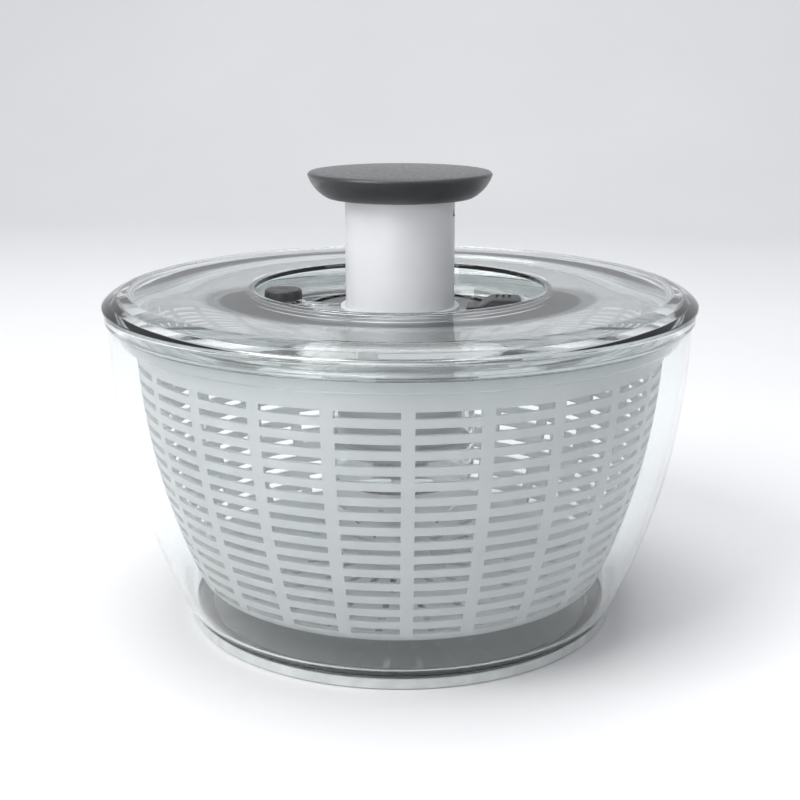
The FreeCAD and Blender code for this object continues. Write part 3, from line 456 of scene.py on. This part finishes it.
BOWL_OUTER_ARC, BOWL_INNER_ARC = 310.0, 307.4
BOWL_CORNER_ARC = 298.0
BOWL_CORNER_DEGREES = 24.6
BOWL_CORNER_OUTSIDE, BOWL_CORNER_INSIDE = 12.0, 9.4
BOWL_WALL = 2.6
FOOT_OUTSIDE, FOOT_INSIDE = 98.0, 90.0


def polar(radius, degrees, centre=(SIDE_R, SIDE_Z)):
    """A point on an arc about a centre, counted down from level."""
    a = math.radians(degrees)
    return centre[0] + radius * math.cos(a), centre[1] - radius * math.sin(a)


def side_radius(arc, level):
    """How far from the axis an arc about the sides' centre is at a height."""
    return SIDE_R + math.sqrt(arc**2 - (SIDE_Z - level) ** 2)


def bowl():
    """The clear bowl: curved side, rim band, foot, and a boss that holds the pin."""
    foot = BOWL_CORNER_DEGREES
    corner = polar(BOWL_CORNER_ARC, foot)
    floor_top = corner[1] - BOWL_CORNER_INSIDE
    foot_reach = FOOT_OUTSIDE - corner[0]
    foot_level = corner[1] - math.sqrt(BOWL_CORNER_OUTSIDE**2 - foot_reach**2)
    made = lathed(
        "clear_bowl",
        [
            (0.0, floor_top - BOWL_WALL),
            (FOOT_INSIDE, floor_top - BOWL_WALL),
            (FOOT_INSIDE, 2.0),
            (FOOT_OUTSIDE, 2.0),
            (FOOT_OUTSIDE, foot_level),
            (*polar(BOWL_OUTER_ARC, foot), BOWL_CORNER_OUTSIDE, 1),
            (131.0, SIDE_Z, BOWL_OUTER_ARC, 1),
            (132.6, 141.2),
            (132.6, 144.8),
            (131.4, 146.0, 1.2, 1),
            (129.2, 146.0),
            (128.4, 145.2, 0.8, 1),
            (128.4, SIDE_Z),
            (*polar(BOWL_INNER_ARC, foot), BOWL_INNER_ARC, -1),
            (corner[0], floor_top, BOWL_CORNER_INSIDE, -1),
            (10.2, floor_top),
            (9.0, floor_top + 1.2),
            (8.4, 18.0),
            (3.0, 18.0),
            (3.0, 10.0),
            (0.0, 10.0),
        ],
        soft=0.3,
        segments=256,
    )
    return placed(made, "bowl_unit", "bowl")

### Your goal
Track down every line holding the string "from" and copy it.

### Task response
The FreeCAD and Blender code for this object continues. Write part 3, from line 456 of scene.py on. This part finishes it.
    """A point on an arc about a centre, counted down from level."""
    """How far from the axis an arc about the sides' centre is at a height."""